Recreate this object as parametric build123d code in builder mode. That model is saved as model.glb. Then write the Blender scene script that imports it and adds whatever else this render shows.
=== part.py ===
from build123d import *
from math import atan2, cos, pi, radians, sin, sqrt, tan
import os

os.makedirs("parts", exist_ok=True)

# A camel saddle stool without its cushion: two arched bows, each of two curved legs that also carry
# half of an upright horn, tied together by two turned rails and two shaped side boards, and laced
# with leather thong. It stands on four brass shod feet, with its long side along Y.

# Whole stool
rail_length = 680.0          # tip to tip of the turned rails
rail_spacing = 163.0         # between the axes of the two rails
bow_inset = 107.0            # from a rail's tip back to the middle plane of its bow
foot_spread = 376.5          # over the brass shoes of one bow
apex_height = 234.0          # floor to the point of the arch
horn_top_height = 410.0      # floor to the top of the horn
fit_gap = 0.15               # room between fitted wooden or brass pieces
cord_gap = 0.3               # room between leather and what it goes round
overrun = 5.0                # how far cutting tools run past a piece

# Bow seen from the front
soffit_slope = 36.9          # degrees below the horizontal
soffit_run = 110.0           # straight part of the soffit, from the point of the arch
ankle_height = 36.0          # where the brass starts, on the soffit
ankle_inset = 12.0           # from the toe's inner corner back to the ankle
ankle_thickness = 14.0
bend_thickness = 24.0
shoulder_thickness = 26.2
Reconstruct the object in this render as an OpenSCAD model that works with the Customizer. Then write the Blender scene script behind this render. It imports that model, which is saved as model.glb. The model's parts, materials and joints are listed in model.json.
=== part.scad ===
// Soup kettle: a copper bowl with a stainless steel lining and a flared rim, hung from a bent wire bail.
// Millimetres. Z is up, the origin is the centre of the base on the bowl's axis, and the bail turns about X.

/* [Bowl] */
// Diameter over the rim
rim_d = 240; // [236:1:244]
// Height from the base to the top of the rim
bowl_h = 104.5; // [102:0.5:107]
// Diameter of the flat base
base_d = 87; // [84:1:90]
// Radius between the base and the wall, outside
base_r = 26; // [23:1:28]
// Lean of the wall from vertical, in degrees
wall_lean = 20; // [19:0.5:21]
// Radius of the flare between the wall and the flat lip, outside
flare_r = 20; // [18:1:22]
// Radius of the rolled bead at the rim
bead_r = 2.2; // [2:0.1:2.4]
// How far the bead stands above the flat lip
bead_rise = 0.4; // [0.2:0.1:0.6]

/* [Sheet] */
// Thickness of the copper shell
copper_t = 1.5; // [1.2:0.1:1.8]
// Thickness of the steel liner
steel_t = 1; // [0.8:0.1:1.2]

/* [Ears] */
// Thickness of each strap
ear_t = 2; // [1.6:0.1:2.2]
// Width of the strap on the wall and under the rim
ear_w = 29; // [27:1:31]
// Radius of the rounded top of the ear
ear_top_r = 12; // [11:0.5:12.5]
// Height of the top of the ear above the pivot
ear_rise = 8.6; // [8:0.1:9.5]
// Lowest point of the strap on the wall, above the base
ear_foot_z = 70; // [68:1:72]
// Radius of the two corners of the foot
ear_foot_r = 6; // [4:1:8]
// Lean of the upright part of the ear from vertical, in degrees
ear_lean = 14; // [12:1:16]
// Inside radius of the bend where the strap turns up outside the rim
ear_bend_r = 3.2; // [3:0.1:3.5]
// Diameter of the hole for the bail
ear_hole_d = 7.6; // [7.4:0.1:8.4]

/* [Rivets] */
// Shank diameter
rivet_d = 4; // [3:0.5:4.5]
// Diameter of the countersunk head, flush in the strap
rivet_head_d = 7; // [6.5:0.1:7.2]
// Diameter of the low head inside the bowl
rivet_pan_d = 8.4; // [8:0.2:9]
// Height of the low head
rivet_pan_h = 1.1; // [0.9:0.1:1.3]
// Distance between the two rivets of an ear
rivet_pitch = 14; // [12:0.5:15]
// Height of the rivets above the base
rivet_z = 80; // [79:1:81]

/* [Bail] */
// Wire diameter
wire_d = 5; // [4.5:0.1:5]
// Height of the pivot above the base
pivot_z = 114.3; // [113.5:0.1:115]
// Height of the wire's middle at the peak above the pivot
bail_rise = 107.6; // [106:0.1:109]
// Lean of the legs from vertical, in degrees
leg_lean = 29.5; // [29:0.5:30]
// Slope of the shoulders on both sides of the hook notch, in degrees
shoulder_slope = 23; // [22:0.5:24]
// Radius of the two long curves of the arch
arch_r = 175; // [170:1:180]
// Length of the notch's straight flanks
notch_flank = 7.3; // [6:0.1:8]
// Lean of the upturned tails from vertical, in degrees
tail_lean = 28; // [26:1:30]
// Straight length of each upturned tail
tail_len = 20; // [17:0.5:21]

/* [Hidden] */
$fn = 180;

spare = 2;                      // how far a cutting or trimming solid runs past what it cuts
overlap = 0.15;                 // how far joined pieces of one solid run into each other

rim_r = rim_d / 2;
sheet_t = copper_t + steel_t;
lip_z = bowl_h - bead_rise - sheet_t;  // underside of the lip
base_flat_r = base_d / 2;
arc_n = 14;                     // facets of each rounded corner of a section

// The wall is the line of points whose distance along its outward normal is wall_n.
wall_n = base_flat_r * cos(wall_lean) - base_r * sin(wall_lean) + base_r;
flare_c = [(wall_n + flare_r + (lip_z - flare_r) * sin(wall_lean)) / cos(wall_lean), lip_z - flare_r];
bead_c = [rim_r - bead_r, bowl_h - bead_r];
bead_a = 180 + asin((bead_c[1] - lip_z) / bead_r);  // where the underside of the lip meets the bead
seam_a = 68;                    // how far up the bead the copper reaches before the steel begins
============
Required task
Your task is to reproduce all of the records exactly.

Response below
Recreate this object as parametric build123d code in builder mode. That model is saved as model.glb. Then write the Blender scene script that imports it and adds whatever else this render shows.
=== part.py ===
from build123d import *
from math import atan2, cos, pi, radians, sin, sqrt, tan
import os

os.makedirs("parts", exist_ok=True)

# A camel saddle stool without its cushion: two arched bows, each of two curved legs that also carry
# half of an upright horn, tied together by two turned rails and two shaped side boards, and laced
# with leather thong. It stands on four brass shod feet, with its long side along Y.

# Whole stool
rail_length = 680.0          # tip to tip of the turned rails
rail_spacing = 163.0         # between the axes of the two rails
bow_inset = 107.0            # from a rail's tip back to the middle plane of its bow
foot_spread = 376.5          # over the brass shoes of one bow
apex_height = 234.0          # floor to the point of the arch
horn_top_height = 410.0      # floor to the top of the horn
fit_gap = 0.15               # room between fitted wooden or brass pieces
cord_gap = 0.3               # room between leather and what it goes round
overrun = 5.0                # how far cutting tools run past a piece

# Bow seen from the front
soffit_slope = 36.9          # degrees below the horizontal
soffit_run = 110.0           # straight part of the soffit, from the point of the arch
ankle_height = 36.0          # where the brass starts, on the soffit
ankle_inset = 12.0           # from the toe's inner corner back to the ankle
ankle_thickness = 14.0
bend_thickness = 24.0
shoulder_thickness = 26.2
Reconstruct the object in this render as an OpenSCAD model that works with the Customizer. Then write the Blender scene script behind this render. It imports that model, which is saved as model.glb. The model's parts, materials and joints are listed in model.json.
=== part.scad ===
// Soup kettle: a copper bowl with a stainless steel lining and a flared rim, hung from a bent wire bail.
// Millimetres. Z is up, the origin is the centre of the base on the bowl's axis, and the bail turns about X.

/* [Bowl] */
// Diameter over the rim
rim_d = 240; // [236:1:244]
// Height from the base to the top of the rim
bowl_h = 104.5; // [102:0.5:107]
// Diameter of the flat base
base_d = 87; // [84:1:90]
// Radius between the base and the wall, outside
base_r = 26; // [23:1:28]
// Lean of the wall from vertical, in degrees
wall_lean = 20; // [19:0.5:21]
// Radius of the flare between the wall and the flat lip, outside
flare_r = 20; // [18:1:22]
// Radius of the rolled bead at the rim
bead_r = 2.2; // [2:0.1:2.4]
// How far the bead stands above the flat lip
bead_rise = 0.4; // [0.2:0.1:0.6]

/* [Sheet] */
// Thickness of the copper shell
copper_t = 1.5; // [1.2:0.1:1.8]
// Thickness of the steel liner
steel_t = 1; // [0.8:0.1:1.2]

/* [Ears] */
// Thickness of each strap
ear_t = 2; // [1.6:0.1:2.2]
// Width of the strap on the wall and under the rim
ear_w = 29; // [27:1:31]
// Radius of the rounded top of the ear
ear_top_r = 12; // [11:0.5:12.5]
// Height of the top of the ear above the pivot
ear_rise = 8.6; // [8:0.1:9.5]
// Lowest point of the strap on the wall, above the base
ear_foot_z = 70; // [68:1:72]
// Radius of the two corners of the foot
ear_foot_r = 6; // [4:1:8]
// Lean of the upright part of the ear from vertical, in degrees
ear_lean = 14; // [12:1:16]
// Inside radius of the bend where the strap turns up outside the rim
ear_bend_r = 3.2; // [3:0.1:3.5]
// Diameter of the hole for the bail
ear_hole_d = 7.6; // [7.4:0.1:8.4]

/* [Rivets] */
// Shank diameter
rivet_d = 4; // [3:0.5:4.5]
// Diameter of the countersunk head, flush in the strap
rivet_head_d = 7; // [6.5:0.1:7.2]
// Diameter of the low head inside the bowl
rivet_pan_d = 8.4; // [8:0.2:9]
// Height of the low head
rivet_pan_h = 1.1; // [0.9:0.1:1.3]
// Distance between the two rivets of an ear
rivet_pitch = 14; // [12:0.5:15]
// Height of the rivets above the base
rivet_z = 80; // [79:1:81]

/* [Bail] */
// Wire diameter
wire_d = 5; // [4.5:0.1:5]
// Height of the pivot above the base
pivot_z = 114.3; // [113.5:0.1:115]
// Height of the wire's middle at the peak above the pivot
bail_rise = 107.6; // [106:0.1:109]
// Lean of the legs from vertical, in degrees
leg_lean = 29.5; // [29:0.5:30]
// Slope of the shoulders on both sides of the hook notch, in degrees
shoulder_slope = 23; // [22:0.5:24]
// Radius of the two long curves of the arch
arch_r = 175; // [170:1:180]
// Length of the notch's straight flanks
notch_flank = 7.3; // [6:0.1:8]
// Lean of the upturned tails from vertical, in degrees
tail_lean = 28; // [26:1:30]
// Straight length of each upturned tail
tail_len = 20; // [17:0.5:21]

/* [Hidden] */
$fn = 180;

spare = 2;                      // how far a cutting or trimming solid runs past what it cuts
overlap = 0.15;                 // how far joined pieces of one solid run into each other

rim_r = rim_d / 2;
sheet_t = copper_t + steel_t;
lip_z = bowl_h - bead_rise - sheet_t;  // underside of the lip
base_flat_r = base_d / 2;
arc_n = 14;                     // facets of each rounded corner of a section

// The wall is the line of points whose distance along its outward normal is wall_n.
wall_n = base_flat_r * cos(wall_lean) - base_r * sin(wall_lean) + base_r;
flare_c = [(wall_n + flare_r + (lip_z - flare_r) * sin(wall_lean)) / cos(wall_lean), lip_z - flare_r];
bead_c = [rim_r - bead_r, bowl_h - bead_r];
bead_a = 180 + asin((bead_c[1] - lip_z) / bead_r);  // where the underside of the lip meets the bead
seam_a = 68;                    // how far up the bead the copper reaches before the steel begins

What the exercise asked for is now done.